Tano (田野町, Tano-chō) is a town located in Aki District, Kōchi Prefecture, Japan. As of 31 July 2022, the town had an estimated population of 2,530 in 1309 households and a population density of 391 persons per km^{2}. The total area of the town is 6.53 sqkm. Over 1000 of the residents are over the age of 65. Tano is the smallest town by area on the island of Shikoku, and it is second in population density in Kōchi Prefecture, following Kōchi City.

== Geography ==
Tano is located in southeastern Kōchi Prefecture on the island of Shikoku, with a coastline the Pacific Ocean to the south.

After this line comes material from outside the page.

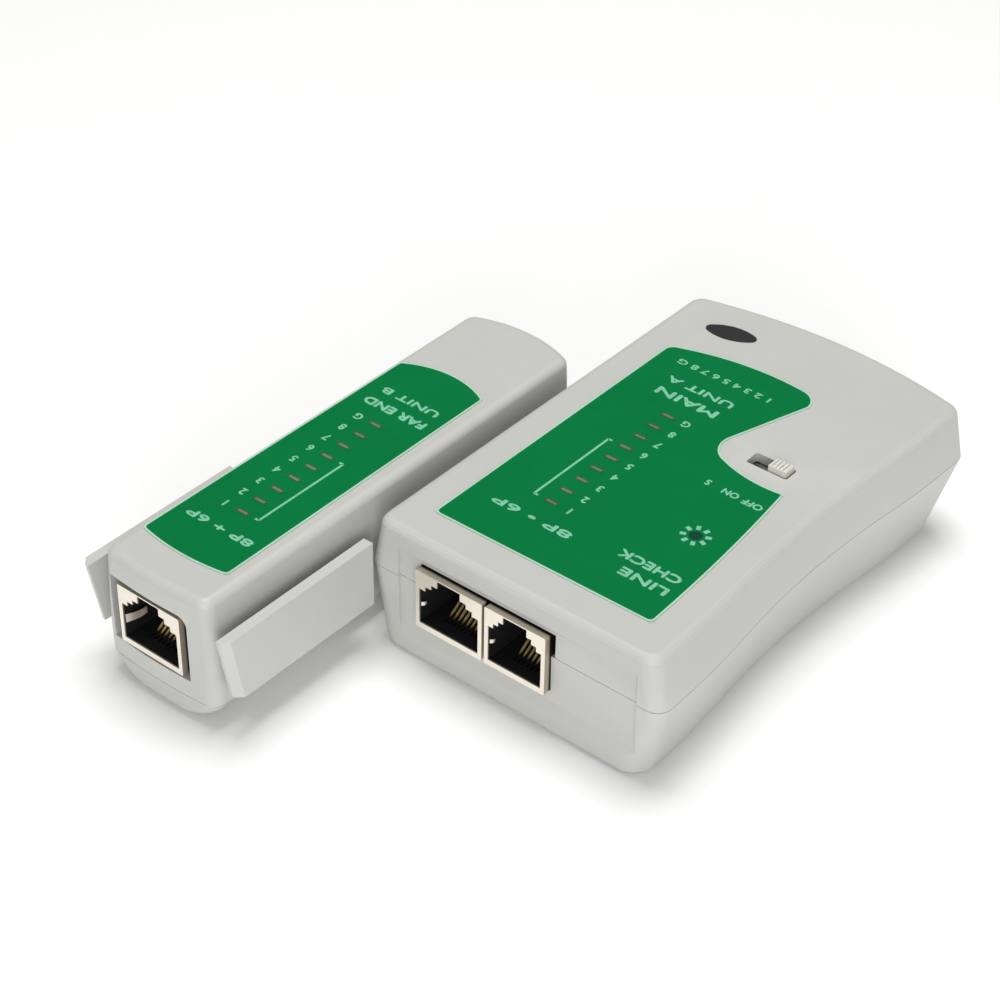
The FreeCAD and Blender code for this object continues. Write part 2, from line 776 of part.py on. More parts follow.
def make_lamps(label, column, first):
    """Nine flat-topped lamps: a slim lens on a wider foot that stands on the board."""
    x = as_size(column).value
    top = DRIVING_SIZES["case_height"] + 0.05
    board_top = DRIVING_SIZES["board_bottom"] + DRIVING_SIZES["board_thickness"]
    half_length = DRIVING_SIZES["lamp_length"] / 2
    half_width = DRIVING_SIZES["lamp_width"] / 2
    lamps = []
    for number in range(9):
        y = as_size(first).value + number * DRIVING_SIZES["lamp_pitch"]
        lens = box_between((x - half_length, y - half_width, board_top + 0.9),
                           (x + half_length, y + half_width, top))
        foot = box_between((x - half_length - 0.5, y - half_width - 0.5, board_top),
                           (x + half_length + 0.5, y + half_width + 0.5, board_top + 1))
        lamps.append(lens.fuse(foot).removeSplitter())
    primitive_group(label, lamps)


def make_power_lamp():
    """A round lamp under the overlay's star."""
    board_top = DRIVING_SIZES["board_bottom"] + DRIVING_SIZES["board_thickness"]
    x, y = DRIVING_SIZES["power_lamp_x"], DRIVING_SIZES["power_lamp_y"]
    radius = DRIVING_SIZES["power_lamp_radius"]
    top = DRIVING_SIZES["case_height"] - 0.5
    barrel = Part.makeCylinder(radius, top - radius - board_top, FreeCAD.Vector(x, y, board_top))
    dome = Part.makeSphere(radius, FreeCAD.Vector(x, y, top - radius))
    flange = Part.makeCylinder(radius + 0.3, 0.9, FreeCAD.Vector(x, y, board_top))
    primitive_group("master_power_led", [barrel.fuse([dome, flange]).removeSplitter()])


# ---------------------------------------------------------------- board and electronics

def make_board():
    """The one board: it hangs under the lid and carries the jacks, lamps, switch and chips."""
    low, high = size.board_bottom, size.board_bottom + size.board_thickness
    half = size.board_half_width
    board = Piece("master_circuit_board")
    board.pad("XY", low, high, outline([
        (-half, -size.board_front), (half, -size.board_front), (half - 0.6, size.board_rear),
        (-half, size.board_rear)], {1: -1.6}))
    board.pocket("XY", low - 1, high + 1, *[circle(x, y, size.boss_radius + 0.3) for x, y in boss_places()])
    board.pocket("XY", low - 1, high + 1, *[circle(x, y, 0.9) for x, y in BOARD_SCREWS])


def chip(left, front, length, width, top):
    """A dual-in-line chip hanging under the board: moulded body and two rows of legs."""
    body = box_between((left, front, top - 3.6), (left + length, front + width, top - 0.5))
    body = body.makeChamfer(0.25, [edge for edge in body.Edges if edge.BoundBox.ZLength < 0.01])
    solids = [body]
    for leg in range(int(length / 2.54)):
        x = left + 1.0 + leg * 2.54
        for y0, y1 in ((front - 0.75, front - 0.45), (front + width + 0.45, front + width + 0.75)):
            solids.append(box_between((x, y0, top - 2.2), (x + 0.5, y1, top)))
            inner = (min(y0, front), max(y1, front)) if y0 < front else (front + width, y1)
            solids.append(box_between((x, inner[0], top - 2.2), (x + 0.5, inner[1], top - 1.9)))
    return solids[0].fuse(solids[1:]).removeSplitter()


def make_chips():
    top = DRIVING_SIZES["board_bottom"]
    primitive_group("timer_chip", [chip(10.0, -33.0, 9.6, 6.4, top)])
    primitive_group("counter_chip", [chip(-18.0, -33.0, 19.6, 6.4, top)])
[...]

=== Neighbouring municipalities ===
Kōchi Prefecture
- Kitagawa
- Nahari
- Yasuda

===Climate===
Tano has a humid subtropical climate (Köppen Cfa) characterized by warm summers and cool winters with light snowfall.

==Demographics==
Per Japanese census data, the population of Tano has decreased steadily since the 1960s, and is now less than it was a century ago.

== History ==
As with all of Kōchi Prefecture, the area of Tano was part of ancient Tosa Province. The name of Aki District appears in Nara period . During the Heian period, Takada Hokkyo, a noble of the imperial court established a shōen landed estate at Tano. During the Edo period, the area was part of the holdings of Tosa Domain ruled by the Yamauchi clan from their seat at Kōchi Castle. The area was part of a maritime transportation hub, especially for the shipment of lumber, which was a major revenue source for Tosa Domain. During the Bakumatsu period, 23 samurai were executed on September 5, 1864, on the bank of the Nahari River for petitioning for the release of Takechi Hanpeita.The village of Tano was established with the creation of the modern municipalities system on October 1, 1889. It was raised to town status on May 1, 1920.

==Government==
Tano has a mayor-council form of government with a directly elected mayor and a unicameral town council of eight members. Tano, together with the other municipalities of Aki District, contributes one member to the Kōchi Prefectural Assembly. In terms of national politics, the town is part of Kōchi 1st district of the lower house of the Diet of Japan.

==Economy==
Tano's economy is centered on commercial fishing, agriculture, and small-scale food processing.

==Education==
Tano has one public elementary school and one public middle school operated by the town government and one public high school operated by the Kōchi Prefectural Board of Education.

==Transportation==
===Railway===
Tosa Kuroshio Railway - Asa Line

==Local attractions==
- Former Residence of Osachi Hamaguchi
Former residence of the 17th Prime Minister of Japan.
- Grave of the Twenty-Three Samurai
The gravesite of the Twenty-Three samurai two supported Takechi Hanpeita and the Tosa Kinnō-tō (Tosa Imperial Loyalist Party)
- Hachiman Shrine and Overpass Road
A Hachiman shrine that was established during the 7th year of the Kan'ei era (1631), and utilizes an overpass bridge that was part of the Yanase railroad as the shrines entranceway.
- Oka Palace Residence
The former residence of the Oka family, the wealthiest of a group of merchants in Tano that specialized in trade and transport throughout the Chugei region.
- Tano Cho Total Sun Dried Salt Making Experience Facility
A salt making facility that uses only solar and wind power to create salt, including salt that is infused with various ingredients to make specialty flavors.
- Tateoka No. 2 Plank Road
Remains of a plank road that was used to transport lumber via the Yanase railroad, which is part of a series of railroad remains throughout the Chugei region.